Le traumatisme vicariant, c’est quoi ?
Souvent confondu avec le burn-out, le traumatisme vicariant est une forme de stress post-traumatique indirect.
À force d'être exposé à des récits de souffrance, on intériorise les douleurs des autres.
Ce phénomène touche de nombreux professionnels de l'aide, journalistes, et même des citoyens engagés. En prenant soin des autres ou en étant témoin de leurs souffrances, on peut finir par porter leur fardeau émotionnel.
Les conséquences sont multiples.
Fatigue émotionnelle
Troubles du sommeil
Hypervigilance
Hypersensibilité
Sentiment de détachement
Des séquences dévastatrices
“Bien que j’aie quitté Gaza, c’est comme si j’y étais encore. J’entends encore les cris des enfants brûlés.” -Davide Musardo, psychologue de Médecins Sans Frontières
En étant témoins de l’horreur, ils absorbent une partie de la douleur des victimes, mettant ainsi leur propre santé mentale en péril.
Selon la National Library of Medicine (2022), environ 30 à 40% des soignants travaillant dans des zones de guerre ou lors de situations de crise humanitaire présentent des symptômes de stress post-traumatique (SPT) ou d'anxiété liés à leur exposition constante à la souffrance des victimes. Selon Médecins Sans Frontières (MSF), 67% des soignants ayant travaillé en zone de guerre ou dans des contextes de violence prolongée déclarent avoir été confrontés à des troubles mentaux tels que des pensées intrusives ou des flashbacks des événements qu'ils ont vécus ou auxquels ils ont été exposés.
Un mal qui nous touche toutes et tous ?
Il faut s’aider soi-même avant d’aider les autres. L’effet miroir, c’est quoi sans même être sur le terrain, on peut être affecté par notre lutte. C'est ce que @mekdavinci a vécu après avoir passé plusieurs mois à poster des vidéos de sensibilisation et de promotion de cagnottes palestiniennes.

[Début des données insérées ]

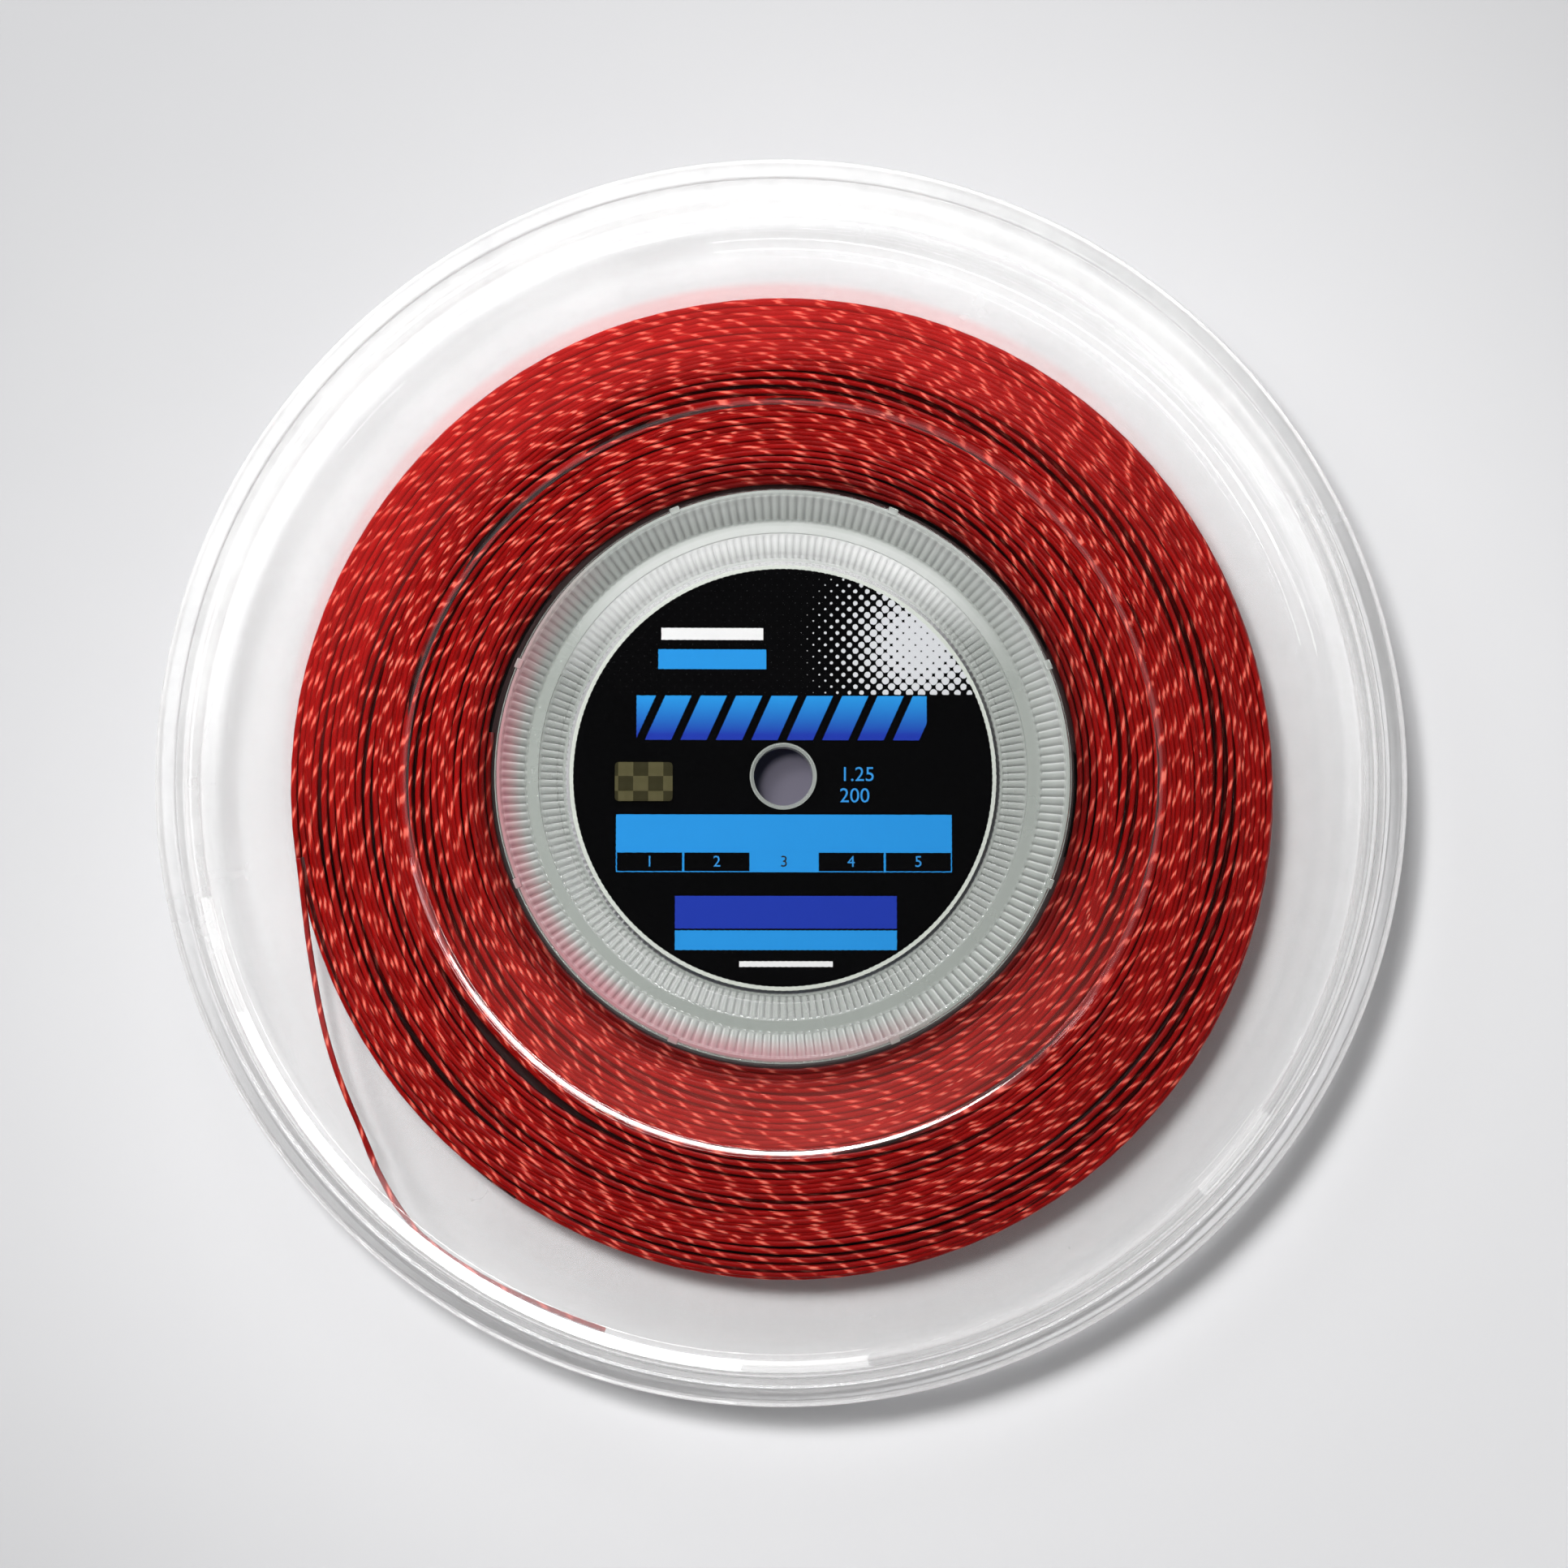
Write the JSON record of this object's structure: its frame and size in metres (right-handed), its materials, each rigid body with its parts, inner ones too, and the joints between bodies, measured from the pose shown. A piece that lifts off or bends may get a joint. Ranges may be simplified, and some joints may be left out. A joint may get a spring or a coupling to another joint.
{
  "type": "racket string reel",
  "caption": "Clear plastic spool of red racket string: dished flanges on a drum, fluted hub collars and cups, a round black label under a clear floor, and a loose string end inside the rim.",
  "frame": {"origin": "on the reel's axis, in the plane of the rear rim that the reel lies on", "axes": "+Z along the axis from the rear flange to the front flange, which carries the main label; +Y is the top of the label and +X its right"},
  "size_m": [0.265, 0.265, 0.026],
  "materials": {
    "flange_plastic": "clear moulded polystyrene, glossy, faintly hazy",
    "hub_plastic": "clear moulded polystyrene, fluted, faintly grey-green",
    "label_card": "printed card behind a clear floor",
    "seal_foil": "dark metallised film",
    "red_string": "nylon monofilament with pearly wraps"
  },
  "bodies": {
    "root": {"front_flange": "flange_plastic", "rear_flange": "flange_plastic", "drum": "flange_plastic", "front_collar": "hub_plastic", "rear_collar": "hub_plastic", "front_cup": "hub_plastic", "rear_cup": "hub_plastic", "centre_bush": "hub_plastic", "front_label": "label_card", "rear_label": "label_card", "foil_seal": "seal_foil", "string_winding": "red_string", "string_outer_turns": "red_string", "string_start_knot": "red_string", "string_tail": "red_string"}
  },
  "joints": []
}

L'horreur du génocide mais surtout "l'indifférence des personnalités publiques et entités influentes" qu'elle a contacté et "la fracture entre le quotidien profondément injuste des gazaouis et celui des occidentaux" ont impacté sa santé mentale jusqu'au point de non-retour.
“J’ai été forcée à arrêter toute forme de militantisme parce que je n’y arrivais simplement plus. C’était physique. “ -@mekdavinci
Le trauma collectif, c’est quoi ?
Le trauma collectif survient après des événements violents, tels que des guerres, des catastrophes naturelles, des actes de terrorisme, ou des crises sociétales, qui touchent une population entière ou une grande partie de celle-ci.
Quelques exemples :
Les morts d'Adama Traore, Zyed et Bouna, George Floyd et Nahel Merzouk ont laissé des traces indélébiles dans la mémoire collective (particulièrement chez les communautés concernées).

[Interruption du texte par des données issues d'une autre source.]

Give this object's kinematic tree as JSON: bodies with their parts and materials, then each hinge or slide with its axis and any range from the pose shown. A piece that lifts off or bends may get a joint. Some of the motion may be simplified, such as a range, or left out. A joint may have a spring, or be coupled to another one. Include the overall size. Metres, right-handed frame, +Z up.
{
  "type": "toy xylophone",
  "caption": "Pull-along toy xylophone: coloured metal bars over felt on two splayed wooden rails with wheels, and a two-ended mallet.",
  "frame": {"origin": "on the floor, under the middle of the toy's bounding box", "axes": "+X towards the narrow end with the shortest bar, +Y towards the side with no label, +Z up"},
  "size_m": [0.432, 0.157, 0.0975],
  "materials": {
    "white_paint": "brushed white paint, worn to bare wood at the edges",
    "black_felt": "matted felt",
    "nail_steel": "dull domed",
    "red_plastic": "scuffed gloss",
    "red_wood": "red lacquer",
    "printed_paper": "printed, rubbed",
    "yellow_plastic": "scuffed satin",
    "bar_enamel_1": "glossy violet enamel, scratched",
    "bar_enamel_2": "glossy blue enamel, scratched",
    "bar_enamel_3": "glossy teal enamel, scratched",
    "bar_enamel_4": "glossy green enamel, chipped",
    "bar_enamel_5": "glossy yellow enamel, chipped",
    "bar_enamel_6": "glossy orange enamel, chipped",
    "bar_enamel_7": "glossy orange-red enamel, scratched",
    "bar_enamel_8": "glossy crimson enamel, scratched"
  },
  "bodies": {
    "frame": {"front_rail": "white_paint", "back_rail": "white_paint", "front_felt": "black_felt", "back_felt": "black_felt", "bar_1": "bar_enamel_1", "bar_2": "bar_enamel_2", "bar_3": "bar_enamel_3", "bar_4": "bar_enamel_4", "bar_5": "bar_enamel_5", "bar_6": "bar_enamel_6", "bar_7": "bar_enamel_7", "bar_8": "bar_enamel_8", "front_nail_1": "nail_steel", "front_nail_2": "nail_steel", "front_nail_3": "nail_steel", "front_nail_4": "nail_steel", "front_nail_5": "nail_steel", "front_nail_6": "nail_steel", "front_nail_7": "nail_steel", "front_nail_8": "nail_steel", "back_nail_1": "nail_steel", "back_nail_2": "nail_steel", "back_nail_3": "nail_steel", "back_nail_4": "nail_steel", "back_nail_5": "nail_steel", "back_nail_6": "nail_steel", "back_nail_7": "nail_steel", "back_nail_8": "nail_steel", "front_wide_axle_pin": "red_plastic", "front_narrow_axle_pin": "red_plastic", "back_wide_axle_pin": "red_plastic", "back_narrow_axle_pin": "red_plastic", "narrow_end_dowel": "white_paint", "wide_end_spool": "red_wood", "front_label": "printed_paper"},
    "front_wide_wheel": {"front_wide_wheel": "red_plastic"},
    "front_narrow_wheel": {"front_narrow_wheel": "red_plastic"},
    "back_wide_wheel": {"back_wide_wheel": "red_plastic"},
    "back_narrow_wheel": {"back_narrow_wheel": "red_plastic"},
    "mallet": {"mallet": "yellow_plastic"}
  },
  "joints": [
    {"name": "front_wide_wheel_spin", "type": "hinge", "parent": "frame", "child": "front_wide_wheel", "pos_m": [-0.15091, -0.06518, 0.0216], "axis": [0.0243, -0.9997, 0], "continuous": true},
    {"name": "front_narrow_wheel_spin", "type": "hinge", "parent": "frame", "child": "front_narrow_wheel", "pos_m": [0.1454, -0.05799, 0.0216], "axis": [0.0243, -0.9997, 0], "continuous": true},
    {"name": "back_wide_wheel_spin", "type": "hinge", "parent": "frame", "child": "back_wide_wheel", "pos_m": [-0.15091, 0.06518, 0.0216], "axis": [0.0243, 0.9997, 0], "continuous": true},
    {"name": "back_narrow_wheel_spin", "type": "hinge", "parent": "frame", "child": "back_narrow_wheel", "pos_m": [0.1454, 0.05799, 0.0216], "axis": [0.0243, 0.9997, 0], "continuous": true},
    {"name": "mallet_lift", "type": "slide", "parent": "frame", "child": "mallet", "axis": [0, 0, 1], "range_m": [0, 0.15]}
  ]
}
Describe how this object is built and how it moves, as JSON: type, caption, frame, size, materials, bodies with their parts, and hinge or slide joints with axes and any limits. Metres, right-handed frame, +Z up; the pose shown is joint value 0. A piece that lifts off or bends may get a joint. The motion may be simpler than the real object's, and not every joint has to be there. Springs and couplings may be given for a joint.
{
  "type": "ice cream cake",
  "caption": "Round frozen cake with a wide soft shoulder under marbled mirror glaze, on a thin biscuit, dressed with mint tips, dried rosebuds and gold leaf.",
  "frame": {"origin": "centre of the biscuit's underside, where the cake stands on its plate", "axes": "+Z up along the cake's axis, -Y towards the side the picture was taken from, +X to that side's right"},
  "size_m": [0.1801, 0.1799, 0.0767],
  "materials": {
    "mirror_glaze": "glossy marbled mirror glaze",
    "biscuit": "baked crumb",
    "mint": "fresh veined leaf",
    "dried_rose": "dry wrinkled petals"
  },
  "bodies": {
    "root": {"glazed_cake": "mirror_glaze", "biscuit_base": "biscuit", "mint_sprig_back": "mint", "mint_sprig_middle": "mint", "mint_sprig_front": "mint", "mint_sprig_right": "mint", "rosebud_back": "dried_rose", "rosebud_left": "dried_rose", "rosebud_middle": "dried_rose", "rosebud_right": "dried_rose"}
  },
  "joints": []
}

"Ça aurait pu être moi ou mon petit frère” Inconsciemment, on s'identifie à l'événement traumatique de notre communauté.
La pandémie de la COVID-19 peut aussi être vue comme un trauma collectif. Le confinement, l'isolement et le sentiment d'impuissance nous ont tous impacté psychologiquement. Certaines personnes vivent encore aujourd'hui des syndromes post-traumatique ou de l'anxiété dû à ce choc.
Suite au trauma collectif, on peut observer …

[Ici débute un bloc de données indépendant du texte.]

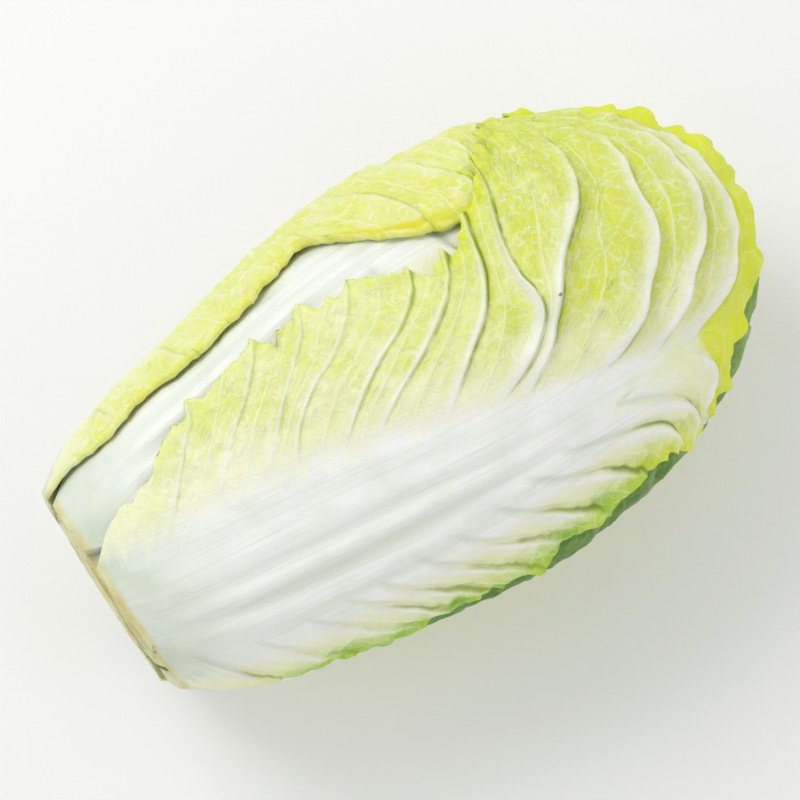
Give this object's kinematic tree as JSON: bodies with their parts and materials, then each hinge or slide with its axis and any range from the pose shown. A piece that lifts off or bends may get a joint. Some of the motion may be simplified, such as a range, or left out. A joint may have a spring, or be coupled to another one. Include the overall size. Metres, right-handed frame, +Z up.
{
  "type": "napa cabbage",
  "caption": "Long oval head of napa cabbage on its side: broad white ribbed midribs and pleated, frilled leaves wrapped round a dense heart, with a cut stem at one end.",
  "frame": {"origin": "middle of the bounding box's bottom face, on the surface that the head rests on", "axes": "+X along the head from the cut base to the leafy tip, +Z up, +Y to the side of the curled second leaf"},
  "size_m": [0.278, 0.1656, 0.1539],
  "materials": {
    "outer_leaf": "waxy leaf, white at the rib and yellow-green at the margin",
    "pale_leaf": "waxy pale leaf, white at the rib and yellow at the margin",
    "inner_leaf": "waxy blanched leaf, pale yellow",
    "stem": "cut stem, dry and tan on the cut face"
  },
  "bodies": {
    "root": {"leaf_01_front": "outer_leaf", "leaf_02_back": "pale_leaf", "leaf_03_underside": "outer_leaf", "leaf_04_shaded": "outer_leaf", "leaf_05_stalk": "pale_leaf", "leaf_06_wrapped": "pale_leaf", "leaf_07_wrapped": "pale_leaf", "leaf_08_wrapped": "pale_leaf", "leaf_09_wrapped": "inner_leaf", "leaf_10_wrapped": "inner_leaf", "leaf_11_wrapped": "inner_leaf", "heart": "inner_leaf", "stem": "stem"}
  },
  "joints": []
}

Un sentiment d'insécurité généralisé
La peur de l'avenir, l'angoisse face à l'inconnu peuvent devenir omniprésentes.
Des difficultés à faire confiance aux institutions
Quand la confiance envers les autorités est fragilisée, le lien social se distend, laissant place à la méfiance et à l'isolement.
Pour nous même, pour nos causes
" Prendre soin de soi-même ne relève pas de l'indulgence, mais de la préservation. C’est un acte politique “ -Audre Lorde, poétesse et activiste
Cette citation vient d’un extrait de ses essais "A Burst of Light", en français "Un souffle de lumière" écrits alors qu'elle combattait un cancer agressif, Audre Lorde parle de ses combats et de ses réflexions sur la santé physique et mentale.
On peut être affecté.e par des traumatismes sans les vivre directement. Lutter pour la justice est nécessaire, mais se protéger l'est tout autant.